TASK REQUIREMENTS → Quote only the lines from the line containing "front_film();" to the line containing "if empty is", with both of those lines included, please, exactly as written.

DATA →
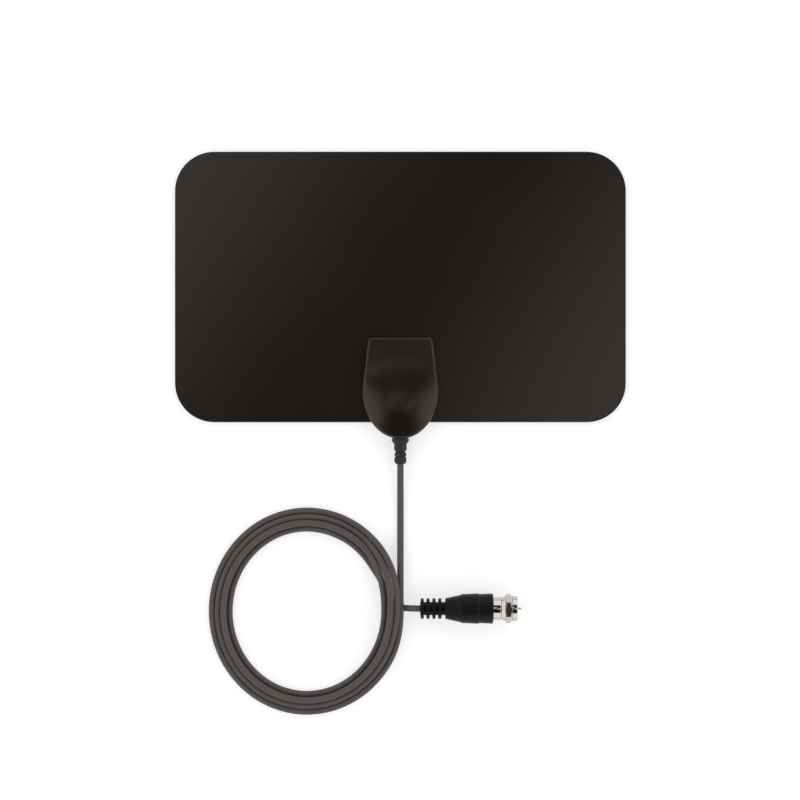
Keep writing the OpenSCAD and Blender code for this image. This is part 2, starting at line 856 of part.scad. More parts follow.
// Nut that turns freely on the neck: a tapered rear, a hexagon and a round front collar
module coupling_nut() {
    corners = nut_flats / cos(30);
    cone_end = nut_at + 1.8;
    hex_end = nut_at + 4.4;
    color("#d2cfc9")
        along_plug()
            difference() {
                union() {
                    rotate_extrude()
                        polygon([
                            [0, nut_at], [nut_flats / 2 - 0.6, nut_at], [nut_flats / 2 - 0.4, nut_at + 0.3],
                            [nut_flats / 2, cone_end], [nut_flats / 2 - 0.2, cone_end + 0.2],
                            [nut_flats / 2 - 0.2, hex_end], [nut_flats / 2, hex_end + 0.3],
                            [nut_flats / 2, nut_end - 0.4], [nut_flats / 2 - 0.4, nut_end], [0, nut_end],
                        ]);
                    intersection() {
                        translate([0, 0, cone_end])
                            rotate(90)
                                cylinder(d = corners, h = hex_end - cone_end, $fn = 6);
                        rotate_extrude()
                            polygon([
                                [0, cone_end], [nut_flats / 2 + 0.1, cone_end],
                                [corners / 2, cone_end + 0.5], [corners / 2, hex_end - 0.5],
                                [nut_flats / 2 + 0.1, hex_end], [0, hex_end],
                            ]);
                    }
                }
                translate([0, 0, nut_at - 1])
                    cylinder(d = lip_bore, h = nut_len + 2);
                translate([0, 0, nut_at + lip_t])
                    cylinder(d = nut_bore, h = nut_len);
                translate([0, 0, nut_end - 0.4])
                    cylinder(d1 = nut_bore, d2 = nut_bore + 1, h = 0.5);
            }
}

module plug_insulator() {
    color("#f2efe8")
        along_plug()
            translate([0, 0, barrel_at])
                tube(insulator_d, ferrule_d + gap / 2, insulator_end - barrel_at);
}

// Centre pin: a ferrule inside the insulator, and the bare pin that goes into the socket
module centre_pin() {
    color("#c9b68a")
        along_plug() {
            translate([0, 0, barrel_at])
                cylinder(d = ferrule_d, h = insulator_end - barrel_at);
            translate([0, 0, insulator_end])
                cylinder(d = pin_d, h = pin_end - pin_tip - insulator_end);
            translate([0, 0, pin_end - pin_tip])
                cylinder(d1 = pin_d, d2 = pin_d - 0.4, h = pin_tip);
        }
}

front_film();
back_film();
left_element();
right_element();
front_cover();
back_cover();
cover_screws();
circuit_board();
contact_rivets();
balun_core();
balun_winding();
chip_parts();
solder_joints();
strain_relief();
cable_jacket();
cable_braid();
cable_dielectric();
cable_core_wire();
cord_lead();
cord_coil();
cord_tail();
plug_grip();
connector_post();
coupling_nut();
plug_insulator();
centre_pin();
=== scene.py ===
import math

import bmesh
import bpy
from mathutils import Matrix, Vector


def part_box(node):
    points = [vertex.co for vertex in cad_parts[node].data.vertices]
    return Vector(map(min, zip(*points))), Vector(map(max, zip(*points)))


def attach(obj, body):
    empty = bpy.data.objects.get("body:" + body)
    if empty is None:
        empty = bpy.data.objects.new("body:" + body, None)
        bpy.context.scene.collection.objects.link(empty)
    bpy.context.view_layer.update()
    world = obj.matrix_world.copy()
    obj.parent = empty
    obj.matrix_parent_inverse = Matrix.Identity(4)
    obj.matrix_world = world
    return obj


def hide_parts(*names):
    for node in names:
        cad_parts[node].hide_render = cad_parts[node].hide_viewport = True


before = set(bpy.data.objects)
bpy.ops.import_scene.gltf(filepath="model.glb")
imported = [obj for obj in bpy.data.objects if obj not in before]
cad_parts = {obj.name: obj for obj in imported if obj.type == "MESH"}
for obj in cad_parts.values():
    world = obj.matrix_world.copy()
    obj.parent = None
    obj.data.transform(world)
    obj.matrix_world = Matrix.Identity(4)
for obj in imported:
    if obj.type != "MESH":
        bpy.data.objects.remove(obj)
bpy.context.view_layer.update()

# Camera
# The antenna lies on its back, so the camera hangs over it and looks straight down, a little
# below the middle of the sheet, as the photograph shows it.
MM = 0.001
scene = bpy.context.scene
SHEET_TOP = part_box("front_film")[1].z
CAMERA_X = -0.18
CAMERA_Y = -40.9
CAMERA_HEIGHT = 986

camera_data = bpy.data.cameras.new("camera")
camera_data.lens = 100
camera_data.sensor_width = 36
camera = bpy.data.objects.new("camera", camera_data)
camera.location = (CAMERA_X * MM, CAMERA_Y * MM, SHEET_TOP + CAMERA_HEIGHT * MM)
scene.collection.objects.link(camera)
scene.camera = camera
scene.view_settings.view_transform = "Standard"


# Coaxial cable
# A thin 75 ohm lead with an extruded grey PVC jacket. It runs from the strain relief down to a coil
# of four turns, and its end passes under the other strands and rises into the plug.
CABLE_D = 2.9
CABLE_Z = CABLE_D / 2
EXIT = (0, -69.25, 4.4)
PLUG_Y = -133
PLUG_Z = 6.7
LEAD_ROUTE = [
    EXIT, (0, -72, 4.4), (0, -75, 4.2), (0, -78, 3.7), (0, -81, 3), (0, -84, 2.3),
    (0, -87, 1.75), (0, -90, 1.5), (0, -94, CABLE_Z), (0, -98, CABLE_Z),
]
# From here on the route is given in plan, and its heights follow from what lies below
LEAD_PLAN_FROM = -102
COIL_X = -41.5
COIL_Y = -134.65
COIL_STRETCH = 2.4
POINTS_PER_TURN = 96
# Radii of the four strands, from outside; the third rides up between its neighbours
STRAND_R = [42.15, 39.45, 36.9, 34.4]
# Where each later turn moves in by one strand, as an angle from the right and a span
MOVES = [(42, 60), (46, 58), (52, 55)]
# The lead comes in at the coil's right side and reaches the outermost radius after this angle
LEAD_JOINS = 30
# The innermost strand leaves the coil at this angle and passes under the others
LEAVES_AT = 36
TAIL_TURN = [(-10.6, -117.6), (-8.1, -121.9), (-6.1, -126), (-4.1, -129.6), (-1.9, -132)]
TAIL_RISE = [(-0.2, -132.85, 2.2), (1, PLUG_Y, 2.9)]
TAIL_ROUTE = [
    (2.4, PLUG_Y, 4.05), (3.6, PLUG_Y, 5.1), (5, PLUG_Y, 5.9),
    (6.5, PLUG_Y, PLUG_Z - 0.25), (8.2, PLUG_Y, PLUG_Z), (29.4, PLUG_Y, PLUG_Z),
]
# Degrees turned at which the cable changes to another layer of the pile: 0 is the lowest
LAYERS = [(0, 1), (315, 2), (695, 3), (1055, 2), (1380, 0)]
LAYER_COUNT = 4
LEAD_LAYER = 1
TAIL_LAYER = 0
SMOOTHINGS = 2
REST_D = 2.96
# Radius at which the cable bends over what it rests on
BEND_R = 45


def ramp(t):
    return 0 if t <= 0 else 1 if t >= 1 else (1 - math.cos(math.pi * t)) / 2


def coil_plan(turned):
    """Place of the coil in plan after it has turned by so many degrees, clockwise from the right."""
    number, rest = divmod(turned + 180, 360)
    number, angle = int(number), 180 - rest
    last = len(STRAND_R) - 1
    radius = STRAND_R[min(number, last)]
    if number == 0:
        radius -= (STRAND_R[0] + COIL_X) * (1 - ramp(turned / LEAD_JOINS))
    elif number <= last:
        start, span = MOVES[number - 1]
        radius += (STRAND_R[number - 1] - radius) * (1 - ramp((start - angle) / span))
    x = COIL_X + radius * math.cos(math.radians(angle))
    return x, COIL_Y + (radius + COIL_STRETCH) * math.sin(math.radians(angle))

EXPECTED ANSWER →
front_film();
back_film();
left_element();
right_element();
front_cover();
back_cover();
cover_screws();
circuit_board();
contact_rivets();
balun_core();
balun_winding();
chip_parts();
solder_joints();
strain_relief();
cable_jacket();
cable_braid();
cable_dielectric();
cable_core_wire();
cord_lead();
cord_coil();
cord_tail();
plug_grip();
connector_post();
coupling_nut();
plug_insulator();
centre_pin();
=== scene.py ===
import math

import bmesh
import bpy
from mathutils import Matrix, Vector


def part_box(node):
    points = [vertex.co for vertex in cad_parts[node].data.vertices]
    return Vector(map(min, zip(*points))), Vector(map(max, zip(*points)))


def attach(obj, body):
    empty = bpy.data.objects.get("body:" + body)
    if empty is None:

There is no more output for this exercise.